Enterprises themselves are experiencing a growing need to exchange information securely across network boundaries, and create digital representations of identities in order to enable system-specific processes, such as provisioning of access privileges. In addition, initiatives such as electronic health care records and transparency in electronic and mobile transactions are increasing the need to strongly authenticate all end-users in order to enable access to federal systems and frameworks. As a result, maintenance and protection of identities themselves is treated as secondary to the mission associated with the enterprise system itself.

The latest incarnation of a distributed computing framework is the Services Oriented Architectures (SOAs) that are most often implemented with Web Services, using open XML standards and focusing on reuse and loosely coupled integration. However, these objectives are often completely lost when advanced security is integrated. Until now, most SOA developments have relied on application or system level authentication and authorization for establishing simple trusted user identity features. Inert passwords remain the primary credential users employ to authenticate to enterprise systems and because of their nature it is simple to share a password amongst multiple individuals, which greatly increases the risks to an enterprise.
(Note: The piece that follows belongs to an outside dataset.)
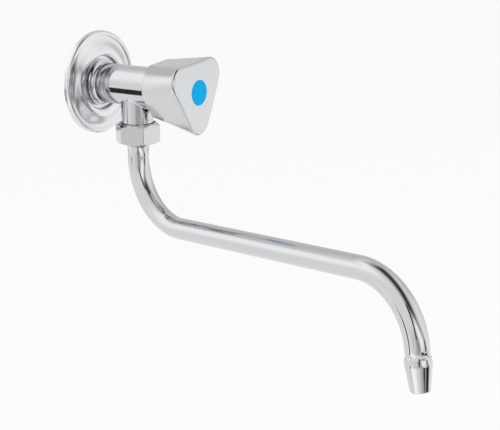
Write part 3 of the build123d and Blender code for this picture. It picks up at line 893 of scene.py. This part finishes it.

In general, current Identity and Access Management (IAM) solutions lack the following obstacles:

  • Service Providers (SPs) have to implement multiple, different and separate authentication and authorization mechanisms for their applications and systems. According to statistics only 13 percent of companies surveyed by Ponemon Institute describe their company’s approach to identity compliance as centralized (The Ponemon Institute, 2007) and only 10 percent of companies surveyed by Aberdeen have a single identity store, while 8 percent have more 100 (Aberdeen Group, 2007). This is rather expensive and difficult for an SP to manage and administer, while is inefficient for the end-users who have to manage multiple identities.
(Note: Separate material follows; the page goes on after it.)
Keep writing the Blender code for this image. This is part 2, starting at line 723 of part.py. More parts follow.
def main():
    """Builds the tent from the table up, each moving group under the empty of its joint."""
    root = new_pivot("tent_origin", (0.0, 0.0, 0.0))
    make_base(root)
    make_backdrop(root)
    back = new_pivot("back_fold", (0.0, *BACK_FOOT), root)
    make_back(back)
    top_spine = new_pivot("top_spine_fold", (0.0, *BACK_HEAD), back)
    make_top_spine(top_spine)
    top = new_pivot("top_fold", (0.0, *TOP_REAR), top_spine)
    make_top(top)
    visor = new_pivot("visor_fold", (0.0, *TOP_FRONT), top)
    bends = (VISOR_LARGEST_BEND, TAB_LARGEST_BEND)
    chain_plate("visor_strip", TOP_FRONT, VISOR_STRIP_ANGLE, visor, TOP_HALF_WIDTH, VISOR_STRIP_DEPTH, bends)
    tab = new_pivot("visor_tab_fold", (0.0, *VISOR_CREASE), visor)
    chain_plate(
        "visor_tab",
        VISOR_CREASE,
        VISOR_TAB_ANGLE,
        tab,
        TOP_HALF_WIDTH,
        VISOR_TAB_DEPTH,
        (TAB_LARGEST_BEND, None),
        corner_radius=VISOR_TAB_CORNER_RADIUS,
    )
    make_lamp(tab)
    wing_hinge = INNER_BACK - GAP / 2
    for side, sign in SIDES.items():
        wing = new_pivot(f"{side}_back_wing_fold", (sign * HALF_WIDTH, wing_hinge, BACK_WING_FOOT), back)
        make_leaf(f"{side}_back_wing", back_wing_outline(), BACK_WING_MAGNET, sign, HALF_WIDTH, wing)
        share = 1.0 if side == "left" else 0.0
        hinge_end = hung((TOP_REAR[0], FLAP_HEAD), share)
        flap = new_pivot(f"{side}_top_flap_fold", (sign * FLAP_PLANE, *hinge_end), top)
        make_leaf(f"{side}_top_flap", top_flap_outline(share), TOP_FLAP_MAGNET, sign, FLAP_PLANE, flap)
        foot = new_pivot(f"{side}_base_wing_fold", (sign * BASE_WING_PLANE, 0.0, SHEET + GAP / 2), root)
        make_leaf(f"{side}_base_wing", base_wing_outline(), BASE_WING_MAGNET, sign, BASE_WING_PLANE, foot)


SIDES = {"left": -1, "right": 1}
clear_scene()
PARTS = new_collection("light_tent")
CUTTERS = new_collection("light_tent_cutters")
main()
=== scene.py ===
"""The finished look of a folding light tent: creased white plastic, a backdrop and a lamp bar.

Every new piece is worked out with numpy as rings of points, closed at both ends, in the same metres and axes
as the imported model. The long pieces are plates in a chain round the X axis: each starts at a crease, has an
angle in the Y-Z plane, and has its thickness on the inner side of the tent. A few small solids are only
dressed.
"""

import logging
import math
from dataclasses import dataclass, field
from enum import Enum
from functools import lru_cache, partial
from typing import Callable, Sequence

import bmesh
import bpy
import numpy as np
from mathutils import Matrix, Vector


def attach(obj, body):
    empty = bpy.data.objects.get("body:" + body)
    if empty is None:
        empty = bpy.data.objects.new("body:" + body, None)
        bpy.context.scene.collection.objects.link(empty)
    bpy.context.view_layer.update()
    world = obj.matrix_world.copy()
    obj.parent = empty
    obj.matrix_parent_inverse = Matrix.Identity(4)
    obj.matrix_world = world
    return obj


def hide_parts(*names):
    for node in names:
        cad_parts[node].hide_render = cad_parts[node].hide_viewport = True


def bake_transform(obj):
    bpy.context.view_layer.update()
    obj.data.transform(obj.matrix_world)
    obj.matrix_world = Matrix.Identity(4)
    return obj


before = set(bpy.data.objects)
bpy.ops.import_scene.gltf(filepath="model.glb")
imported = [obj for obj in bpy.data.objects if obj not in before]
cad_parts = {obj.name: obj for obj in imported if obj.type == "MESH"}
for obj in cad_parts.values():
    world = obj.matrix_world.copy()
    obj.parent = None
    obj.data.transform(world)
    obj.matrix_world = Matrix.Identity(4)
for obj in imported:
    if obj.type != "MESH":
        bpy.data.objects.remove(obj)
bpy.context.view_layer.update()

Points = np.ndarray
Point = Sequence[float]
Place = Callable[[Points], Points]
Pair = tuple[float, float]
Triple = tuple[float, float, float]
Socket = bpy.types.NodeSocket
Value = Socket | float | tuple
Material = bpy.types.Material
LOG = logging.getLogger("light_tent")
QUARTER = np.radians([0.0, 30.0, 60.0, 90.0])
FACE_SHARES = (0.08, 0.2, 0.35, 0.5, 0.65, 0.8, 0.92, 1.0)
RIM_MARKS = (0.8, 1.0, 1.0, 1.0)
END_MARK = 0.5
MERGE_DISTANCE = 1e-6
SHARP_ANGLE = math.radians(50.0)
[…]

  • Every attempt to interconnect separate applications in order to add value and build more advanced e/m-services often means linking separate user e/m-access security processes. This is rather complex and difficult to achieve from the technical point of view (Karantjias & Polemi, 2009). The usual solution is to lower the level of security and privacy to these systems and applications, while the end-users are not able to easily handle their identifiers and credentials.

The increasing regulatory compliance and audit requirements are additional burdens for the SPs. These oblige them to consider a higher assurance level for user identity in e/m-provision of services, which impose the implementation of proprietary IAM mechanisms with questionable levels of usability, manageability, and scalability.

Worldwide accepted and mature standards, specifications, and protocols lay the foundation for solutions and new security models that allow trusted user identity to be digitally and effectively managed across multiple and different security domains and enterprise systems (Karp, 2006). However, SOA implementations and architectures based on these do not actually gain the benefits of a truly parameterizable e/m-environment in which existing modules can be easily merged (Farahbod, Glasser, & Vajihollahi, 2007).

The uplift of the above mentioned obstacles requires more than basic web service communications protocols. What is needed is an efficient and practical way to use these standards and integrate a synchronous architecture, which will be able to introduce automation and system support of the identity management equally at the user and the SP sides. Based on it, enterprises should be able to easily build end-to-end identity infrastructures, supporting interoperable Web Services applications.